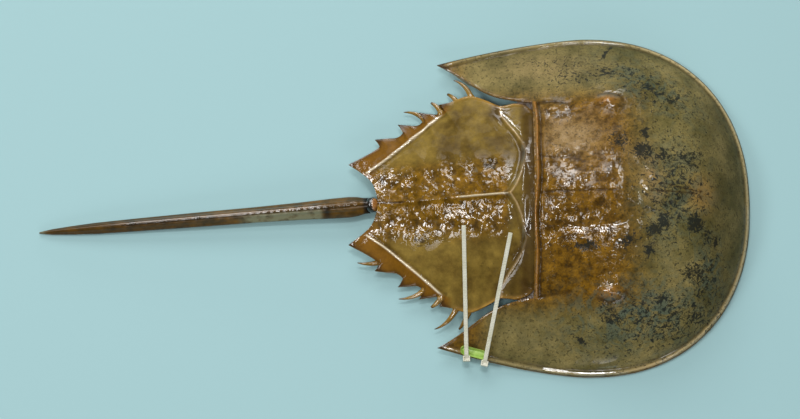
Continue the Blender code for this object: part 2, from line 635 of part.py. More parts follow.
def ribbon(name, centre, steps, frame):
    """A strap seen from its side: an outline round a centre line, extruded to its width."""
    line = smooth_line(centre, steps)
    ahead = np.gradient(line, axis=0)
    normal = np.stack([-ahead[:, 1], ahead[:, 0]], 1)
    normal *= TIE_THICK / 2 / np.linalg.norm(normal, axis=1)[:, None]
    outline = np.vstack([line + normal, (line - normal)[::-1]])
    curve = bpy.data.curves.new(name, "CURVE")
    curve.dimensions = "2D"
    curve.fill_mode = "BOTH"
    curve.extrude = TIE_WIDTH / 2
    curve.materials.append(NYLON)
    spline = curve.splines.new("POLY")
    spline.points.add(len(outline) - 1)
    for point, place in zip(spline.points, outline):
        point.co = (place[0], place[1], 0.0, 1.0)
    spline.use_cyclic_u = True
    made = bpy.data.objects.new(name, curve)
    SHELL.objects.link(made)
    made.matrix_world = frame
    return as_mesh(made, name, CUTTERS)


def block(name, size, matrix, material, group):
    """A box of millimetres, placed by a matrix whose columns are in metres a millimetre."""
    bm = bmesh.new()
    bmesh.ops.create_cube(bm, size=1.0)
    bmesh.ops.scale(bm, vec=size, verts=bm.verts)
    bmesh.ops.transform(bm, matrix=matrix, verts=bm.verts)
    bmesh.ops.recalc_face_normals(bm, faces=bm.faces)
    mesh = bpy.data.meshes.new(name)
    bm.to_mesh(mesh)
    bm.free()
    return solid_object(name, mesh, material, group)


def make_cable_tie(name, x, turn, head_shield):
    """A cable tie round the rim: its band passes a hole in the shell, and its tail stands off."""
    lift = float(rim_lift(x))
    frame = upright_matrix(x, turn)
    band = [(inward, lift + up) for inward, up in TIE_BAND]
    tail = [(inward, lift + up) for inward, up in TIE_TAIL_START]
    start = tail[-1]
    for k in range(1, TIE_TAIL_STEPS + 1):
        share = k / TIE_TAIL_STEPS
        lean = math.radians(TIE_RISE + TIE_STRAIGHTENING * share)
        out = TIE_TAIL * share
        tail.append((start[0] + out * math.cos(lean), start[1] + out * math.sin(lean)))
    loop = ribbon(name + "_band", band, 2 * len(band), frame)
    strap = ribbon(name + "_tail", tail, len(tail), frame)
    place = frame @ Matrix.Translation((TIE_HEAD_AT[0], lift + TIE_HEAD_AT[1], 0.0))
    made = block(name, (TIE_HEAD[1], TIE_HEAD[2], TIE_HEAD[0]), place, NYLON, SHELL)
    boolean(made, loop, "UNION")
    boolean(made, strap, "UNION")
    slot = frame @ Matrix.Translation((TIE_HOLE_INSET, lift + TIE_HEAD_AT[1], 0.0))
    cutter = block(name + "_hole", (TIE_HOLE[1], 16.0, TIE_HOLE[0]), slot, NYLON, CUTTERS)
    boolean(head_shield, cutter, "DIFFERENCE")


def make_tag():
    """The small plate that the ties hold, lying over the rim's slope."""
    foot, inward, along = rim_frame(TAG_X)
    lift = float(rim_lift(TAG_X))
    slope, dip = math.radians(TAG_LEAN), math.radians(TAG_DIP)
    middle = foot + inward * TAG_INSET + Vector((0.0, 0.0, lift + TAG_LIFT))
    frame = Matrix.Identity(4)
    along = along * math.cos(dip) - Vector((0.0, 0.0, math.sin(dip)))
    lean = inward * math.cos(slope) + Vector((0.0, 0.0, math.sin(slope)))
    frame.col[0][:3] = along * MM
    frame.col[1][:3] = lean * MM
    frame.col[2][:3] = along.cross(lean) * MM
    frame.translation = hinge_to_row(*middle)
    block("tag", (TAG_LENGTH, TAG_WIDTH, TAG_THICK), frame, TAG_PLASTIC, SHELL)


head = make_head_shield()
abdomen = make_abdomen_shield()
boolean(abdomen, make_side_spines(), "UNION")
make_tail_joint()
make_tail_spine()
make_tag()
for tie_name, tie_x, tie_turn in zip(("rear_cable_tie", "front_cable_tie"), TIE_X, TIE_TURN):
    make_cable_tie(tie_name, tie_x, tie_turn, head)
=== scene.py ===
"""The looks of a horseshoe crab shell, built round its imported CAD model.

Sizes are in millimetres in the hinge frame of the CAD source: x runs forward from the hinge
line between the two shields, y to the shell's left, and z up from what it lies on.
"""
import math

import bpy
import numpy as np
from mathutils import Matrix, Vector, noise


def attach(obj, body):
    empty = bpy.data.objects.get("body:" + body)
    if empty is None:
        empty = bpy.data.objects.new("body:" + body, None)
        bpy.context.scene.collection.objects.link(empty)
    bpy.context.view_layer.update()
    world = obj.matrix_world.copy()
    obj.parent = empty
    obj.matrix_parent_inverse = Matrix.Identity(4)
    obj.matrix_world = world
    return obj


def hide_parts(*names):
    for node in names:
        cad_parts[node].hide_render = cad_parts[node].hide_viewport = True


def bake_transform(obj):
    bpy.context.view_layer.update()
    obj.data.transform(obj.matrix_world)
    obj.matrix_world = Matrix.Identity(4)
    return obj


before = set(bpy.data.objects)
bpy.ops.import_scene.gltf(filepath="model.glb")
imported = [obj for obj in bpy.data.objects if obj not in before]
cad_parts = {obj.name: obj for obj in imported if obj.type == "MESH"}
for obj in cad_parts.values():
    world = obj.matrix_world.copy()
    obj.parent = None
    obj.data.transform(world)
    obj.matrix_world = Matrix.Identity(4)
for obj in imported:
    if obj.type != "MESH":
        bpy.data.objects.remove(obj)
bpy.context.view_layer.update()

# Head shield
# The armour over the head and legs: one piece of chitin, moulded by the animal as a dome with a
# beaded rim, a raised plateau between its eye ridges, and two swept-back corner points. It is
# wet, so it has a clear gloss over a mottled olive and ochre ground with black algae stains.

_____

## Given problem
Only the lines from the beginning of the material to the line containing "return as_mesh(made, name, CUTTERS)" should be echoed, verbatim and in full.

## Result below
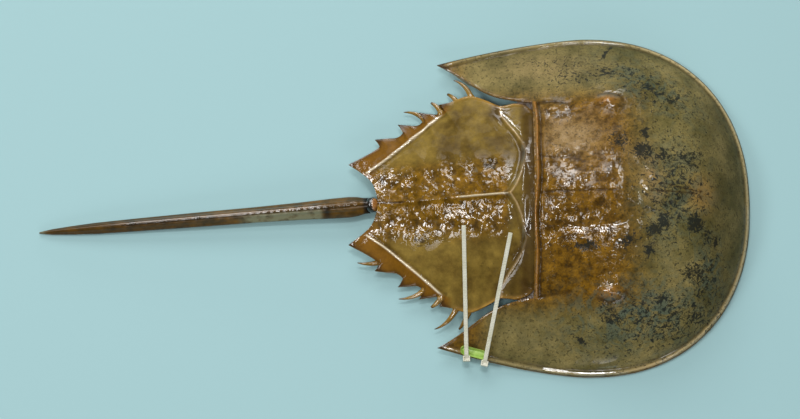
Continue the Blender code for this object: part 2, from line 635 of part.py. More parts follow.
def ribbon(name, centre, steps, frame):
    """A strap seen from its side: an outline round a centre line, extruded to its width."""
    line = smooth_line(centre, steps)
    ahead = np.gradient(line, axis=0)
    normal = np.stack([-ahead[:, 1], ahead[:, 0]], 1)
    normal *= TIE_THICK / 2 / np.linalg.norm(normal, axis=1)[:, None]
    outline = np.vstack([line + normal, (line - normal)[::-1]])
    curve = bpy.data.curves.new(name, "CURVE")
    curve.dimensions = "2D"
    curve.fill_mode = "BOTH"
    curve.extrude = TIE_WIDTH / 2
    curve.materials.append(NYLON)
    spline = curve.splines.new("POLY")
    spline.points.add(len(outline) - 1)
    for point, place in zip(spline.points, outline):
        point.co = (place[0], place[1], 0.0, 1.0)
    spline.use_cyclic_u = True
    made = bpy.data.objects.new(name, curve)
    SHELL.objects.link(made)
    made.matrix_world = frame
    return as_mesh(made, name, CUTTERS)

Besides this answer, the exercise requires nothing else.